First, we may grow into an identity as citizens and members of the community. That identity, on the one hand, means that our consumption of food is always with and in the company of other members of the community. Eating in companionship
with the economically isolated may cause us to think differently about extravagance and indulgence that is in stark contrast to the eating prospects of our economically isolated neighbors.
(The term isolated is used to indicate that the problem we readily label as “poverty” is the result of being cut off from economic resources that are necessary to live a viable life in our society. The phrase economically isolated is preferable to poor because it points to the systemic causes of such a condition.)

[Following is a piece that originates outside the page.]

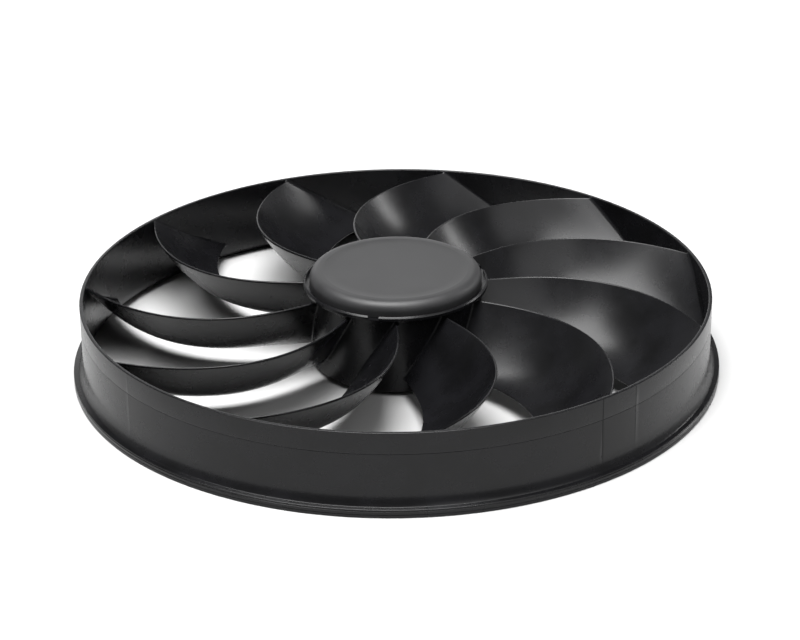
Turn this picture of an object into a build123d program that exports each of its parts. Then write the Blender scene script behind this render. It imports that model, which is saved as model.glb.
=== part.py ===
"""Banded axial fan impeller: outer ring, eleven swept blades and a cupped hub
moulded in one piece, a clip-in hub cap, and three steel sleeves for the motor screws.

Millimetres. The origin is on the rotor axis, in the plane that the ring stands on, +Z up.
"""
import os
from math import atan2, cos, degrees, pi, radians, sin, tan

from build123d import *

os.makedirs("parts", exist_ok=True)

# Ring: a thin upright band that opens into a bell mouth and a rolled lip at its foot.
# Rounds are drawn as short straight sides.
ring_radius = 190.0
ring_height = 49.0
ring_wall = 2.2
lip_overhang = 6.0
lip_height = 4.6
lip_chamfer = 0.5
lip_bead_height = 0.4
lip_groove_depth = 0.4
foot_fillet = 4.8
round_sides = 3

# Hub: a cup that is open below for the motor, with a thin collar round the cap's seat
hub_radius = 50.9
hub_wall = 2.6
hub_ground_gap = 3.2
plate_rise = 2.8
plate_thickness = 2.8
collar_overhang = 4.7
collar_wall = 1.2
collar_rise = 2.2
collar_lip_depth = 2.7
collar_notch_width = 6.6
collar_notch_azimuth = -103.9
fixing_count = 3

# Blades: leading edges just under the rim, trailing edges well above the foot.
# The four angles of an edge steer it from the hub to the ring, and camber is a share of its fall.
blade_count = 11
blade_azimuth = 0.0
leading_azimuths = (139.2, 143.6, 131.1, 112.5)
trailing_azimuths = (112.4, 121.6, 110.9, 94.4)
leading_drop_root = 0.6
leading_drop_tip = 2.1
trailing_height = 11.6
camber_root = 0.035
camber_middle = 0.225
camber_tip = 0.05
leading_thickness = 1.5
middle_thickness = 2.4
trailing_thickness = 1.1
thickest_place = 0.4
section_count = 5
section_sides = 4

# Motor fixings inside the hub
pilot_bore_radius = 10.0
pilot_boss_wall = 4.0
screw_circle_radius = 32.0
sleeve_bore_radius = 2.75
sleeve_wall = 1.5
screw_boss_wall = 2.5
boss_depth = 6.0
rib_thickness = 1.8
rib_count = 6
rib_depth = 5.0

# Hub cap
cap_gap = 2.5
cap_height = 9.3
cap_edge_round = 5.7
cap_wall = 2.0
cap_border = 9.4
cap_dish_depth = 0.35
hook_inset = 3.6
hook_width = 8.0
hook_thickness = 1.6
hook_catch = 0.9
hook_catch_height = 2.2
hook_clearance = 0.3

# Places that follow from the sizes above
ring_bore = ring_radius - ring_wall
lip_radius = ring_radius + lip_overhang
hub_bore = hub_radius - hub_wall
plate_top = ring_height + plate_rise
plate_bottom = plate_top - plate_thickness
collar_radius = hub_radius + collar_overhang
collar_top = plate_top + collar_rise
collar_lip_bottom = collar_top - collar_lip_depth
boss_bottom = plate_bottom - boss_depth
sleeve_radius = sleeve_bore_radius + sleeve_wall
fixing_azimuth = collar_notch_azimuth + 180 / fixing_count
blade_span = ring_bore - hub_radius
cap_radius = collar_radius - collar_wall - cap_gap
cap_top = plate_top + cap_height
cap_dish_radius = cap_radius - cap_border
hook_circle_radius = hub_bore - hook_inset - hook_catch - hook_thickness / 2


def spoke_point(radius, azimuth, height=0.0):
    """A point given by its distance from the axis, its compass angle and its height."""
    return (radius * cos(radians(azimuth)), radius * sin(radians(azimuth)), height)


def round_corners(centre, radius, start, end):
    """Corners of a round in a revolved profile, from one angle about its centre to another."""
    turn = (end - start) / round_sides
    angles = [radians(start + n * turn) for n in range(round_sides + 1)]
    return [(centre[0] + radius * cos(angle), centre[1] + radius * sin(angle)) for angle in angles]


def along_cubic(values, share):
    """A smooth cubic through the first and last value, steered by the two between them."""
    rest = 1 - share
    first, second, third, last = values
    return (first * rest**3 + 3 * second * rest**2 * share
            + 3 * third * rest * share**2 + last * share**3)


def mean_surface(radius, chord_share):
    """Azimuth and height of the blade's middle surface, 0 at the leading edge, 1 at the trailing."""
    span_share = (radius - hub_radius) / blade_span
    leading = along_cubic(leading_azimuths, span_share)
    trailing = along_cubic(trailing_azimuths, span_share)
    drop = leading_drop_tip - (leading_drop_tip - leading_drop_root) * (1 - span_share)**2
    ends = camber_root + (camber_tip - camber_root) * span_share
    bow = 4 * span_share * (1 - span_share)
    camber = ends + (camber_middle - (camber_root + camber_tip) / 2) * bow
    fall = chord_share + 4 * camber * chord_share * (1 - chord_share)
    top = ring_height - drop
    return leading + (trailing - leading) * chord_share, top - (top - trailing_height) * fall


def section_azimuth(radius):
    """Compass angle of the section plane: the middle of the chord at this radius."""
    return (mean_surface(radius, 0)[0] + mean_surface(radius, 1)[0]) / 2


def section_point(plane_radius, chord_share, tries=5):
    """The middle surface where it crosses a flat plane that stands square to its spoke."""
    radius = plane_radius
    for _ in range(tries):
        azimuth, height = mean_surface(radius, chord_share)
        turn = radians(azimuth - section_azimuth(plane_radius))
        radius = plane_radius / cos(turn)
    return plane_radius * tan(turn), height


def blade_thickness(chord_share):
    """Thin at both edges and fullest at thickest_place."""
    if chord_share < thickest_place:
        edge, share = leading_thickness, chord_share / thickest_place
    else:
        edge, share = trailing_thickness, (1 - chord_share) / (1 - thickest_place)
    return edge + (middle_thickness - edge) * sin(share * pi / 2)


def section_outline(plane_radius):
    """Corners along the upper and the lower face of one blade section, from the leading edge."""
    step = 1 / section_sides
    middles = [section_point(plane_radius, n * step) for n in range(section_sides + 1)]
    upper, lower = [], []
    for n, (across, up) in enumerate(middles):
        before = middles[max(n - 1, 0)]
        after = middles[min(n + 1, section_sides)]
        heading = atan2(after[1] - before[1], after[0] - before[0])
        half = blade_thickness(n * step) / 2
        upper.append((across + half * sin(heading), up - half * cos(heading)))
        lower.append((across - half * sin(heading), up + half * cos(heading)))
    return upper, lower


def section_plane(plane_radius):
    """The plane of one blade section, its X along the rim and its Y up."""
    azimuth = section_azimuth(plane_radius)
    return Plane(origin=spoke_point(plane_radius, azimuth),
                 x_dir=spoke_point(1, azimuth + 90), z_dir=spoke_point(1, azimuth))


# One blade, lofted through flat sections and trimmed to end inside the hub wall and the ring
innermost_section = hub_bore - 2 * hub_wall
outermost_section = ring_radius + ring_wall
section_gap = (outermost_section - innermost_section) / (section_count - 1)
with BuildPart() as blade:
    for number in range(section_count):
        section_radius = innermost_section + number * section_gap
        upper_points, lower_points = section_outline(section_radius)
        with BuildSketch(section_plane(section_radius)):
            with BuildLine():
                Polyline(*upper_points, *reversed(lower_points), close=True)
            make_face()
    loft()
    with BuildSketch(Plane.XY):
        Circle(ring_bore + ring_wall / 2)
        Circle(hub_radius - hub_wall / 2, mode=Mode.SUBTRACT)
    extrude(amount=ring_height, mode=Mode.INTERSECT)

# The moulding: ring, hub cup and blades in one piece
lip_top = lip_height + lip_chamfer
fillet_top = lip_top + foot_fillet
mouth_flare = lip_overhang
mouth_radius = (mouth_flare**2 + fillet_top**2) / (2 * mouth_flare)
mouth_sweep = degrees(atan2(fillet_top, mouth_radius - mouth_flare))
mouth_corners = round_corners((ring_bore + mouth_radius, fillet_top), mouth_radius, 180 + mouth_sweep, 180)
fillet_corners = round_corners((ring_radius + foot_fillet, fillet_top), foot_fillet, 180, 270)
groove_bottom = lip_height - lip_bead_height - 2 * lip_groove_depth
rib_start = pilot_bore_radius + pilot_boss_wall / 2
rib_end = hub_bore + hub_wall / 2
rib_middle = (rib_start + rib_end) / 2
rib_length = rib_end - rib_start
with BuildPart() as impeller:
    with BuildSketch(Plane.XZ):
        with BuildLine():
            Polyline(*mouth_corners, (ring_bore, ring_height), (ring_radius, ring_height),
                     *fillet_corners, (lip_radius - lip_chamfer, lip_top), (lip_radius, lip_height),
                     (lip_radius, groove_bottom + 2 * lip_groove_depth),
                     (lip_radius - lip_groove_depth, groove_bottom + lip_groove_depth),
                     (lip_radius, groove_bottom), (lip_radius, 0), close=True)
        make_face()
    revolve(axis=Axis.Z)
    with BuildSketch(Plane.XZ):
        with BuildLine():
            Polyline((hub_bore, hub_ground_gap), (hub_radius, hub_ground_gap),
                     (hub_radius, plate_bottom), (collar_radius, collar_lip_bottom),
                     (collar_radius, collar_top), (collar_radius - collar_wall, collar_top),
                     (collar_radius - collar_wall, plate_top), (0, plate_top),
                     (0, plate_bottom), (hub_bore, plate_bottom), close=True)
        make_face()
    revolve(axis=Axis.Z)
    # Notches in the collar, one over each cap hook
    with BuildSketch(Plane.XY.offset(plate_top)):
        with PolarLocations(collar_radius - collar_wall / 2, fixing_count, start_angle=collar_notch_azimuth):
            Rectangle(2 * collar_wall, collar_notch_width)
    extrude(amount=collar_rise, mode=Mode.SUBTRACT)
    # Bosses under the plate, and ribs that run between them to the cup's wall
    with BuildSketch(Plane.XY.offset(plate_bottom)):
        Circle(pilot_bore_radius + pilot_boss_wall)
        with PolarLocations(screw_circle_radius, fixing_count, start_angle=fixing_azimuth):
            Circle(sleeve_radius + screw_boss_wall)
    extrude(amount=-boss_depth)
    with BuildSketch(Plane.XY.offset(plate_bottom)):
        with PolarLocations(rib_middle, rib_count, start_angle=fixing_azimuth + 180 / rib_count):
            Rectangle(rib_length, rib_thickness)
    extrude(amount=-rib_depth)
    # Pilot bore, sleeve holes and hook slots through the plate
    with BuildSketch(Plane.XY.offset(plate_top)):
        Circle(pilot_bore_radius)
        with PolarLocations(screw_circle_radius, fixing_count, start_angle=fixing_azimuth):
            Circle(sleeve_radius)
        with PolarLocations(hook_circle_radius - hook_catch / 2, fixing_count,
                            start_angle=collar_notch_azimuth):
            Rectangle(hook_thickness + hook_catch + 2 * hook_clearance, hook_width + 2 * hook_clearance)
    extrude(amount=-plate_thickness - boss_depth, mode=Mode.SUBTRACT)
    # The blades, evenly spaced round the axis
    with PolarLocations(0, blade_count, start_angle=blade_azimuth):
        add(blade.part)
impeller.part.label = "impeller"
export_step(impeller.part, "parts/impeller.step")

# Steel sleeves that carry the screw load, moulded into the three bosses
with BuildPart() as screw_sleeves:
    with BuildSketch(Plane.XY.offset(boss_bottom)):
        with PolarLocations(screw_circle_radius, fixing_count, start_angle=fixing_azimuth):
            Circle(sleeve_radius)
            Circle(sleeve_bore_radius, mode=Mode.SUBTRACT)
    extrude(amount=plate_top - boss_bottom)
screw_sleeves.part.label = "screw_sleeves"
export_step(screw_sleeves.part, "parts/screw_sleeves.step")

# Hub cap: a shallow dish turned upside down, with three hooks that catch under the plate
dish_centre = cap_top - cap_dish_depth
cap_corners = round_corners((cap_radius - cap_edge_round, cap_top - cap_edge_round), cap_edge_round, 0, 90)
with BuildPart() as hub_cap:
    with BuildSketch(Plane.XZ):
        with BuildLine():
            Polyline((cap_radius - cap_wall, plate_top), (cap_radius, plate_top), *cap_corners,
                     (cap_dish_radius, cap_top), (cap_dish_radius - cap_dish_depth, dish_centre),
                     (0, dish_centre), (0, dish_centre - cap_wall),
                     (cap_radius - cap_edge_round, dish_centre - cap_wall),
                     (cap_radius - cap_wall, dish_centre - cap_edge_round), close=True)
        make_face()
    revolve(axis=Axis.Z)
    with BuildSketch(Plane.XY.offset(dish_centre - cap_wall)):
        with PolarLocations(hook_circle_radius, fixing_count, start_angle=collar_notch_azimuth):
            Rectangle(hook_thickness, hook_width)
    extrude(amount=plate_bottom - hook_catch_height - (dish_centre - cap_wall))
    with BuildSketch(Plane.XY.offset(plate_bottom)):
        with PolarLocations(hook_circle_radius + (hook_thickness + hook_catch) / 2, fixing_count,
                            start_angle=collar_notch_azimuth):
            Rectangle(hook_catch, hook_width)
    extrude(amount=-hook_catch_height)
hub_cap.part.label = "hub_cap"
export_step(hub_cap.part, "parts/hub_cap.step")
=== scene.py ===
"""Studio picture of a banded axial fan impeller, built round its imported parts.

Metres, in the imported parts' frame: +Z is the rotor axis and z = 0 is the plane the ring stands on.
"""

from math import atan2, cos, pi, radians, sin, sqrt, tan

import bmesh
import bpy
from bpy.props import FloatProperty, FloatVectorProperty, IntProperty, PointerProperty, StringProperty
from mathutils import Matrix, Quaternion, Vector


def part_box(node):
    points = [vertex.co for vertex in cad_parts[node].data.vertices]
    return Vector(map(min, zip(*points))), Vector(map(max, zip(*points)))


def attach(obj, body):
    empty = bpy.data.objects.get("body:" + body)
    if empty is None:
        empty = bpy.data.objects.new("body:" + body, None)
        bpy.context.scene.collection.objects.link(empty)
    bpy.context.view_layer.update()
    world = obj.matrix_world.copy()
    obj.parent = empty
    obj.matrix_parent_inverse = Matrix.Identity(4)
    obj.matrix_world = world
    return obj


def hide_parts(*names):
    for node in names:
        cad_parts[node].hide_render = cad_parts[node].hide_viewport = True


bl_info = {
    "name": "Axial Fan Impeller",
    "version": (1, 0, 0),
    "blender": (4, 5, 0),
    "location": "View3D > Sidebar > Impeller",
    "description": "Builds a moulded banded fan impeller with its hub cap, sleeves and studio",
    "category": "Mesh",
}

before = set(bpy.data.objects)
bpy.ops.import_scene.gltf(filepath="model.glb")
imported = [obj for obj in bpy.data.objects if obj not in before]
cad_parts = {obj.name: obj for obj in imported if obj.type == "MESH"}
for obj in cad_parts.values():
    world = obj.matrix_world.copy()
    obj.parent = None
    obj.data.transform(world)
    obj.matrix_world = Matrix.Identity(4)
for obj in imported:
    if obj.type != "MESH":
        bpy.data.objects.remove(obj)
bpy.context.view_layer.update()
impeller_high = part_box("impeller")[1]
cap_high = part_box("hub_cap")[1]
sleeve_low, sleeve_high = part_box("screw_sleeves")

MM = 0.001
WELD_DISTANCE = 1e-7
STRAIGHT = radians(179.9)
SHARP_EDGE = radians(42)
RING_SIDES = 300
HUB_SIDES = 180
CAP_SIDES = 240
SMALL_ROUND_SIDES = 48

# The Mix node's colour sockets share their names with its number sockets, so they go by number
MIX_COLOUR_A, MIX_COLOUR_B, MIX_COLOUR_RESULT = 6, 7, 2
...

As citizens we never eat alone, in isolation, but always with our neighbors who are present at the table with us or who await an invitation to the table with us. On the other hand, identity as citizens specifies that we have an obligation to participate in the formation of food policy and practice that impinges on local possibilities. Such an obligation may lead to engagement with lobbying efforts for policy, such as Bread for the World, an enterprise that aims to redefine policy and practice toward a more equitable distribution of food.
A second identity toward which we may grow through mature materiality is to accept ourselves as creatures of God along with other creatures of God. This will cause us to be aware that we are a part of not only a food chain but also a food network in which all creatures are entitled to adequate food.
Our role as creatures, according to the Bible, is to “till” and “keep” the earth (Gen. 2:15), that is, to cultivate and preserve the earth as the giver of food in abundance. When we eat alongside other creatures and when we take responsibility for the entire network of eating creatures, we may consider our consuming habits very differently.”
Walter Brueggemann in Materiality As Resistance: Five Elements for Moral Action in the Real World (Louisville: WJKP, 2020), 36-37.